### Dataset rows
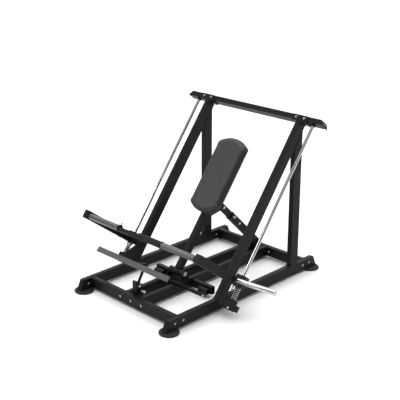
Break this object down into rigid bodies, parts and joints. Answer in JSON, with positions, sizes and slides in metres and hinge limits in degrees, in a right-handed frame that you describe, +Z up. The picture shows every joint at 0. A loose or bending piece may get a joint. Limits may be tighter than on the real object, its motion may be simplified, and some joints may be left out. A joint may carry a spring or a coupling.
{
  "type": "leg press machine",
  "caption": "Plate-loaded leg press: inclined guide-rod carriage with weight horns, adjustable back pad on a telescopic strut, tilting footrest and a rectangular tube base.",
  "frame": {"origin": "on the floor under the middle of the base", "axes": "+Z up, +X to the right seen from the footrest end, +Y towards the rear posts"},
  "size_m": [2.395, 2.07, 1.5886],
  "materials": {
    "powder_black": "satin black powder coat",
    "chrome": "polished",
    "foot_rubber": "matt",
    "block_rubber": "matt",
    "pad_vinyl": "fine grain",
    "pad_backing": "black painted plywood",
    "grip_grey": "grit coated on the footrest, satin on the press bars",
    "bearing_steel": "ground"
  },
  "bodies": {
    "frame": {"foot_front_left": "foot_rubber", "foot_front_right": "foot_rubber", "foot_rear_left": "foot_rubber", "foot_rear_right": "foot_rubber", "side_tube_left": "powder_black", "side_tube_right": "powder_black", "side_end_front_left": "powder_black", "side_end_front_right": "powder_black", "side_end_rear_left": "powder_black", "side_end_rear_right": "powder_black", "front_cross_tube": "powder_black", "rear_cross_tube": "powder_black", "spine_tube_left": "powder_black", "spine_tube_right": "powder_black", "low_cross_stub_left": "powder_black", "low_cross_stub_right": "powder_black", "spine_cross_bar": "powder_black", "inclined_rail_left": "powder_black", "inclined_rail_right": "powder_black", "rear_post_left": "powder_black", "rear_post_right": "powder_black", "top_crossbar": "powder_black", "crossbar_end_left": "powder_black", "crossbar_end_right": "powder_black", "rail_head_saddle_left": "powder_black", "rail_head_saddle_right": "powder_black", "guide_rod_left": "chrome", "guide_rod_right": "chrome", "rod_foot_bracket_left": "powder_black", "rod_foot_bracket_right": "powder_black", "bumper_spring_left": "chrome", "bumper_spring_right": "chrome", "pad_pivot_bracket": "powder_black", "strut_anchor_bracket": "powder_black", "footrest_bracket": "powder_black"},
    "carriage": {"carriage_arm_left": "powder_black", "carriage_arm_right": "powder_black", "bearing_housing_left": "powder_black", "bearing_housing_right": "powder_black", "linear_bearing_left": "bearing_steel", "linear_bearing_right": "bearing_steel", "stop_bolt_left": "chrome", "stop_bolt_right": "chrome", "weight_horn_left": "chrome", "weight_horn_right": "chrome", "press_bar_left": "grip_grey", "press_bar_right": "grip_grey", "bar_carrier": "powder_black", "rest_block": "block_rubber"},
    "backrest": {"pad_pivot_tube": "powder_black", "pad_post": "powder_black", "pad_board": "pad_backing", "back_pad": "pad_vinyl", "strut_lug_bracket": "powder_black"},
    "strut_outer": {"strut_outer_tube": "powder_black"},
    "strut_inner": {"strut_inner_tube": "powder_black"},
    "strut_pin": {"strut_pull_pin": "chrome"},
    "footrest": {"footrest_plate": "grip_grey", "footrest_prop": "powder_black"},
    "footrest_pin": {"footrest_pull_pin": "chrome"}
  },
  "joints": [
    {"name": "carriage_slide", "type": "slide", "parent": "frame", "child": "carriage", "axis": [0, 0.6018, 0.7986], "range_m": [0, 1.4]},
    {"name": "pad_tilt", "type": "hinge", "parent": "frame", "child": "backrest", "pos_m": [0, -0.298, 0.173], "axis": [1, 0, 0], "range_deg": [-10, 3]},
    {"name": "strut_swing", "type": "hinge", "parent": "frame", "child": "strut_outer", "pos_m": [0, 0.799, 0.15], "axis": [1, 0, 0], "range_deg": [-3, 5]},
    {"name": "strut_slide", "type": "slide", "parent": "strut_outer", "child": "strut_inner", "axis": [0, -0.7092, 0.705], "range_m": [-0.19, 0.09]},
    {"name": "strut_pin_pull", "type": "slide", "parent": "strut_outer", "child": "strut_pin", "axis": [1, 0, 0], "range_m": [0, 0.012], "stiffness_N_per_m": 1500, "springref_m": -0.004},
    {"name": "footrest_tilt", "type": "hinge", "parent": "frame", "child": "footrest", "pos_m": [0, -0.787, 0.2], "axis": [1, 0, 0], "range_deg": [-15, 8]},
    {"name": "footrest_pin_pull", "type": "slide", "parent": "frame", "child": "footrest_pin", "axis": [1, 0, 0], "range_m": [0, 0.012], "stiffness_N_per_m": 1500, "springref_m": -0.004}
  ],
  "couplings": [
    {"joint": "strut_swing", "follows": "pad_tilt", "ratio": -0.22},
    {"joint": "strut_slide", "follows": "pad_tilt", "m_per_rad": 0.745}
  ]
}
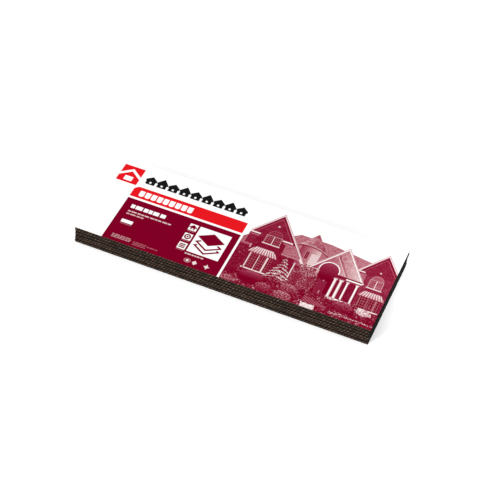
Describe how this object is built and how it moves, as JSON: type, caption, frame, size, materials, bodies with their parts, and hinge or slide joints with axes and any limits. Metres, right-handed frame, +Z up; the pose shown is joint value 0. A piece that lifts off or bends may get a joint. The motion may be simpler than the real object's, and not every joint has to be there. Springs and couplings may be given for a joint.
{
  "type": "asphalt shingle bundle",
  "caption": "Long flat bundle of laminated asphalt roofing shingles, nested in pairs, with brown granule edges and black cut ends under a printed paper label sheet.",
  "frame": {"origin": "on the floor under the middle of the bundle's footprint", "axes": "+X along the shingles, with the label read from the -Y side; +Y from the front long edge to the back one; +Z up"},
  "size_m": [1.0068, 0.3416, 0.07],
  "materials": {
    "shingle": "matte",
    "label": "satin"
  },
  "bodies": {
    "root": {"label_sheet": "label", "shingle_01": "shingle", "shingle_02": "shingle", "shingle_03": "shingle", "shingle_04": "shingle", "shingle_05": "shingle", "shingle_06": "shingle", "shingle_07": "shingle", "shingle_08": "shingle", "shingle_09": "shingle", "shingle_10": "shingle", "shingle_11": "shingle", "shingle_12": "shingle"}
  },
  "joints": []
}
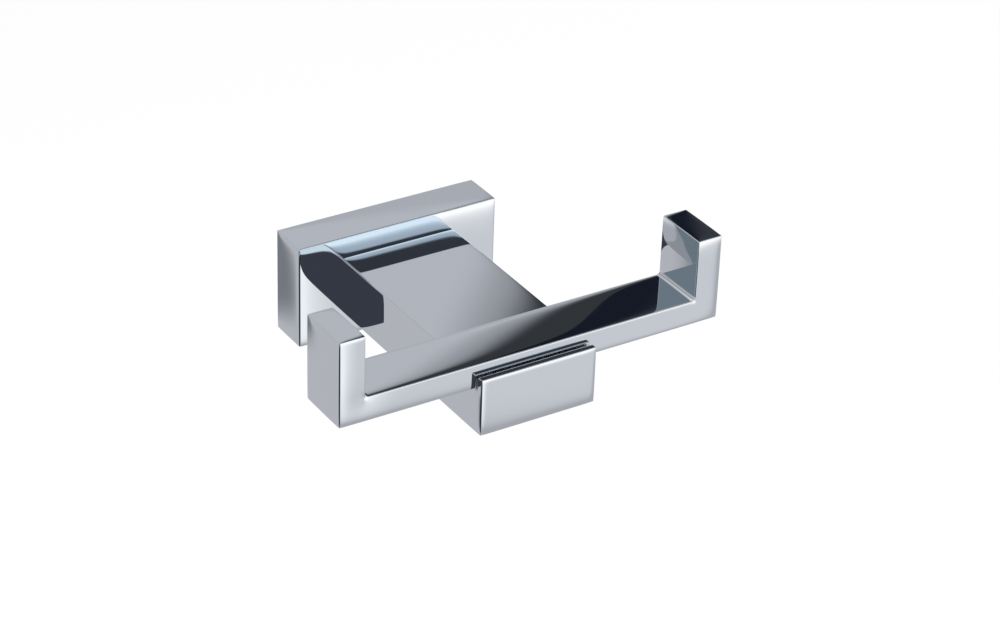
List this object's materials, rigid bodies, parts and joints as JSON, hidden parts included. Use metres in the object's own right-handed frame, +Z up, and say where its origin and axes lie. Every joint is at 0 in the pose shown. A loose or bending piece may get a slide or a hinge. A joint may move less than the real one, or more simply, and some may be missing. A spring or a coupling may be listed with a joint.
{
  "type": "double robe hook",
  "caption": "Wall-mounted double robe hook: hollow rectangular backplate, flat neck block and a U-shaped flat bar with upturned square ends.",
  "frame": {"origin": "centre of the backplate's open rear, in the plane of the wall", "axes": "+X along the hook arm, +Y into the wall, +Z up; the hooks stand out towards -Y"},
  "size_m": [0.1024, 0.0754, 0.0404],
  "materials": {
    "polished_chrome": "mirror-polished chrome plate over a solid or cast body",
    "zinc_plated_steel": "bright zinc plate over stamped steel, faint brushed and mottled look",
    "stainless_steel": "turned stainless steel"
  },
  "bodies": {
    "root": {"wall_bracket": "zinc_plated_steel", "backplate": "polished_chrome", "grub_screw": "stainless_steel", "neck_block": "polished_chrome", "neck_screws": "stainless_steel", "neck_lock_washers": "zinc_plated_steel", "hook_arm": "polished_chrome", "arm_screws": "stainless_steel"}
  },
  "joints": []
}
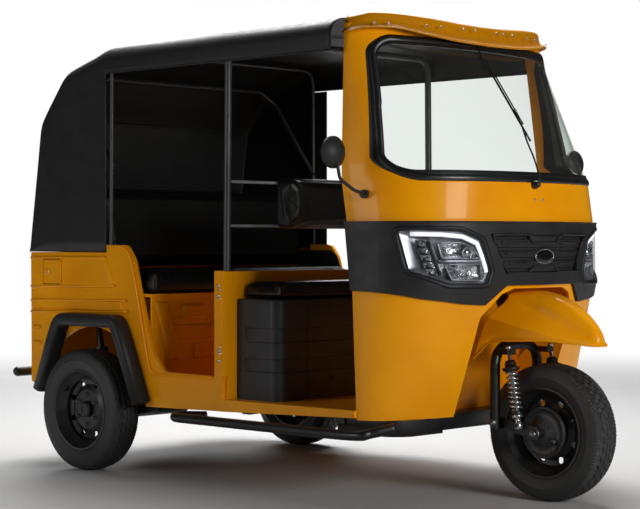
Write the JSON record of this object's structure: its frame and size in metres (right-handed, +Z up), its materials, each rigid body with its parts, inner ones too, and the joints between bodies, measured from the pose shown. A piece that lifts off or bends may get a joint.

### Set exercise
Go through the records and print each one exactly.

### Response to this task
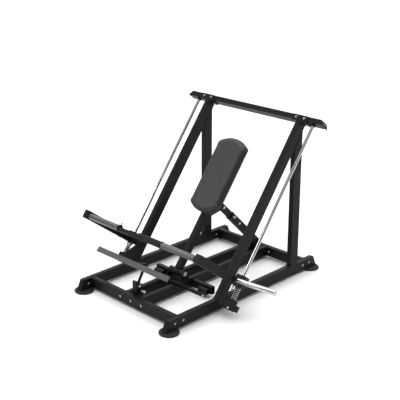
Break this object down into rigid bodies, parts and joints. Answer in JSON, with positions, sizes and slides in metres and hinge limits in degrees, in a right-handed frame that you describe, +Z up. The picture shows every joint at 0. A loose or bending piece may get a joint. Limits may be tighter than on the real object, its motion may be simplified, and some joints may be left out. A joint may carry a spring or a coupling.
{
  "type": "leg press machine",
  "caption": "Plate-loaded leg press: inclined guide-rod carriage with weight horns, adjustable back pad on a telescopic strut, tilting footrest and a rectangular tube base.",
  "frame": {"origin": "on the floor under the middle of the base", "axes": "+Z up, +X to the right seen from the footrest end, +Y towards the rear posts"},
  "size_m": [2.395, 2.07, 1.5886],
  "materials": {
    "powder_black": "satin black powder coat",
    "chrome": "polished",
    "foot_rubber": "matt",
    "block_rubber": "matt",
    "pad_vinyl": "fine grain",
    "pad_backing": "black painted plywood",
    "grip_grey": "grit coated on the footrest, satin on the press bars",
    "bearing_steel": "ground"
  },
  "bodies": {
    "frame": {"foot_front_left": "foot_rubber", "foot_front_right": "foot_rubber", "foot_rear_left": "foot_rubber", "foot_rear_right": "foot_rubber", "side_tube_left": "powder_black", "side_tube_right": "powder_black", "side_end_front_left": "powder_black", "side_end_front_right": "powder_black", "side_end_rear_left": "powder_black", "side_end_rear_right": "powder_black", "front_cross_tube": "powder_black", "rear_cross_tube": "powder_black", "spine_tube_left": "powder_black", "spine_tube_right": "powder_black", "low_cross_stub_left": "powder_black", "low_cross_stub_right": "powder_black", "spine_cross_bar": "powder_black", "inclined_rail_left": "powder_black", "inclined_rail_right": "powder_black", "rear_post_left": "powder_black", "rear_post_right": "powder_black", "top_crossbar": "powder_black", "crossbar_end_left": "powder_black", "crossbar_end_right": "powder_black", "rail_head_saddle_left": "powder_black", "rail_head_saddle_right": "powder_black", "guide_rod_left": "chrome", "guide_rod_right": "chrome", "rod_foot_bracket_left": "powder_black", "rod_foot_bracket_right": "powder_black", "bumper_spring_left": "chrome", "bumper_spring_right": "chrome", "pad_pivot_bracket": "powder_black", "strut_anchor_bracket": "powder_black", "footrest_bracket": "powder_black"},
    "carriage": {"carriage_arm_left": "powder_black", "carriage_arm_right": "powder_black", "bearing_housing_left": "powder_black", "bearing_housing_right": "powder_black", "linear_bearing_left": "bearing_steel", "linear_bearing_right": "bearing_steel", "stop_bolt_left": "chrome", "stop_bolt_right": "chrome", "weight_horn_left": "chrome", "weight_horn_right": "chrome", "press_bar_left": "grip_grey", "press_bar_right": "grip_grey", "bar_carrier": "powder_black", "rest_block": "block_rubber"},
    "backrest": {"pad_pivot_tube": "powder_black", "pad_post": "powder_black", "pad_board": "pad_backing", "back_pad": "pad_vinyl", "strut_lug_bracket": "powder_black"},
    "strut_outer": {"strut_outer_tube": "powder_black"},
    "strut_inner": {"strut_inner_tube": "powder_black"},
    "strut_pin": {"strut_pull_pin": "chrome"},
    "footrest": {"footrest_plate": "grip_grey", "footrest_prop": "powder_black"},
    "footrest_pin": {"footrest_pull_pin": "chrome"}
  },
  "joints": [
    {"name": "carriage_slide", "type": "slide", "parent": "frame", "child": "carriage", "axis": [0, 0.6018, 0.7986], "range_m": [0, 1.4]},
    {"name": "pad_tilt", "type": "hinge", "parent": "frame", "child": "backrest", "pos_m": [0, -0.298, 0.173], "axis": [1, 0, 0], "range_deg": [-10, 3]},
    {"name": "strut_swing", "type": "hinge", "parent": "frame", "child": "strut_outer", "pos_m": [0, 0.799, 0.15], "axis": [1, 0, 0], "range_deg": [-3, 5]},
    {"name": "strut_slide", "type": "slide", "parent": "strut_outer", "child": "strut_inner", "axis": [0, -0.7092, 0.705], "range_m": [-0.19, 0.09]},
    {"name": "strut_pin_pull", "type": "slide", "parent": "strut_outer", "child": "strut_pin", "axis": [1, 0, 0], "range_m": [0, 0.012], "stiffness_N_per_m": 1500, "springref_m": -0.004},
    {"name": "footrest_tilt", "type": "hinge", "parent": "frame", "child": "footrest", "pos_m": [0, -0.787, 0.2], "axis": [1, 0, 0], "range_deg": [-15, 8]},
    {"name": "footrest_pin_pull", "type": "slide", "parent": "frame", "child": "footrest_pin", "axis": [1, 0, 0], "range_m": [0, 0.012], "stiffness_N_per_m": 1500, "springref_m": -0.004}
  ],
  "couplings": [
    {"joint": "strut_swing", "follows": "pad_tilt", "ratio": -0.22},
    {"joint": "strut_slide", "follows": "pad_tilt", "m_per_rad": 0.745}
  ]
}
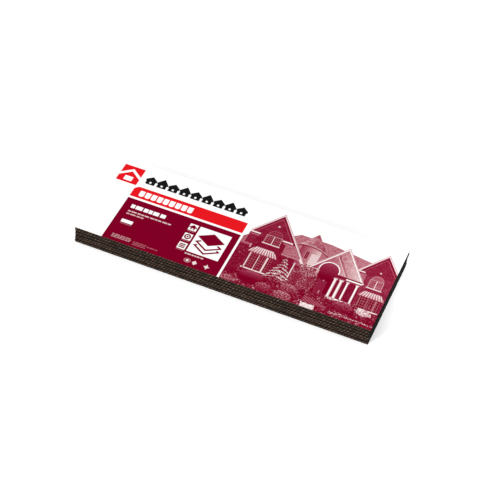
Describe how this object is built and how it moves, as JSON: type, caption, frame, size, materials, bodies with their parts, and hinge or slide joints with axes and any limits. Metres, right-handed frame, +Z up; the pose shown is joint value 0. A piece that lifts off or bends may get a joint. The motion may be simpler than the real object's, and not every joint has to be there. Springs and couplings may be given for a joint.
{
  "type": "asphalt shingle bundle",
  "caption": "Long flat bundle of laminated asphalt roofing shingles, nested in pairs, with brown granule edges and black cut ends under a printed paper label sheet.",
  "frame": {"origin": "on the floor under the middle of the bundle's footprint", "axes": "+X along the shingles, with the label read from the -Y side; +Y from the front long edge to the back one; +Z up"},
  "size_m": [1.0068, 0.3416, 0.07],
  "materials": {
    "shingle": "matte",
    "label": "satin"
  },
  "bodies": {
    "root": {"label_sheet": "label", "shingle_01": "shingle", "shingle_02": "shingle", "shingle_03": "shingle", "shingle_04": "shingle", "shingle_05": "shingle", "shingle_06": "shingle", "shingle_07": "shingle", "shingle_08": "shingle", "shingle_09": "shingle", "shingle_10": "shingle", "shingle_11": "shingle", "shingle_12": "shingle"}
  },
  "joints": []
}
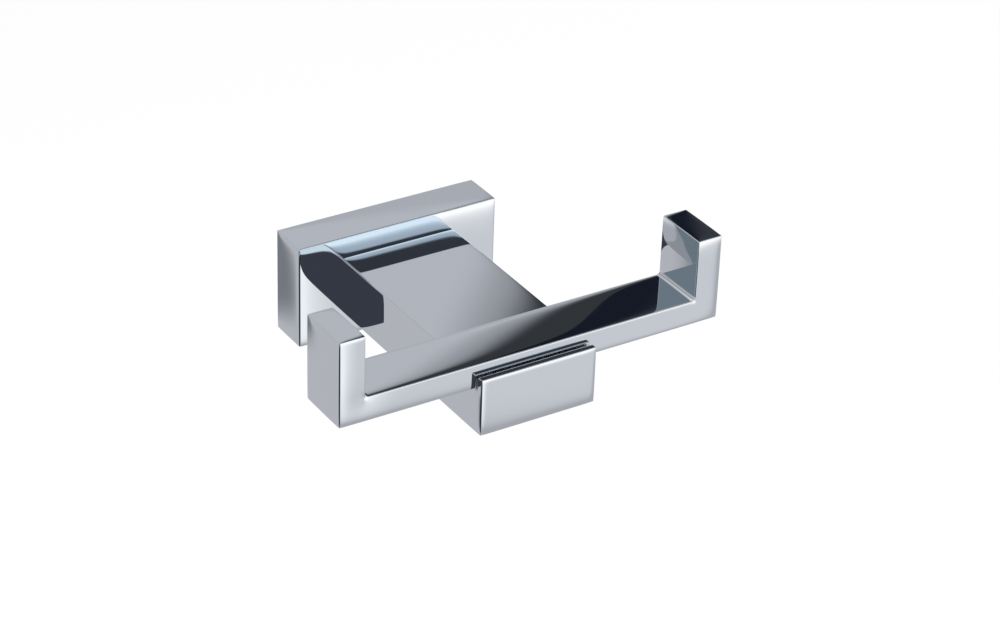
List this object's materials, rigid bodies, parts and joints as JSON, hidden parts included. Use metres in the object's own right-handed frame, +Z up, and say where its origin and axes lie. Every joint is at 0 in the pose shown. A loose or bending piece may get a slide or a hinge. A joint may move less than the real one, or more simply, and some may be missing. A spring or a coupling may be listed with a joint.
{
  "type": "double robe hook",
  "caption": "Wall-mounted double robe hook: hollow rectangular backplate, flat neck block and a U-shaped flat bar with upturned square ends.",
  "frame": {"origin": "centre of the backplate's open rear, in the plane of the wall", "axes": "+X along the hook arm, +Y into the wall, +Z up; the hooks stand out towards -Y"},
  "size_m": [0.1024, 0.0754, 0.0404],
  "materials": {
    "polished_chrome": "mirror-polished chrome plate over a solid or cast body",
    "zinc_plated_steel": "bright zinc plate over stamped steel, faint brushed and mottled look",
    "stainless_steel": "turned stainless steel"
  },
  "bodies": {
    "root": {"wall_bracket": "zinc_plated_steel", "backplate": "polished_chrome", "grub_screw": "stainless_steel", "neck_block": "polished_chrome", "neck_screws": "stainless_steel", "neck_lock_washers": "zinc_plated_steel", "hook_arm": "polished_chrome", "arm_screws": "stainless_steel"}
  },
  "joints": []
}
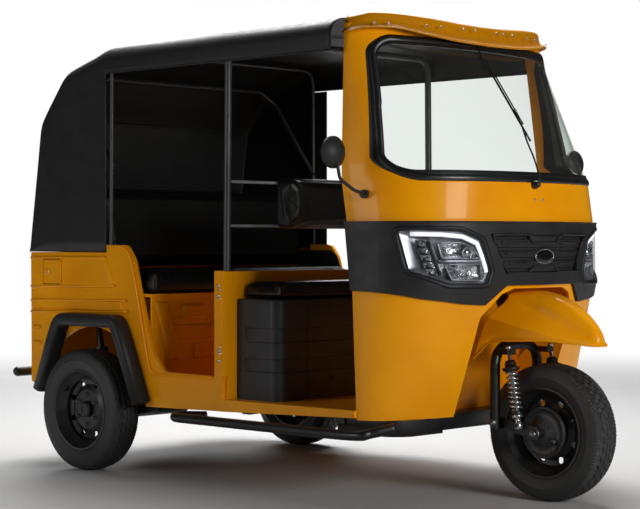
Write the JSON record of this object's structure: its frame and size in metres (right-handed, +Z up), its materials, each rigid body with its parts, inner ones too, and the joints between bodies, measured from the pose shown. A piece that lifts off or bends may get a joint.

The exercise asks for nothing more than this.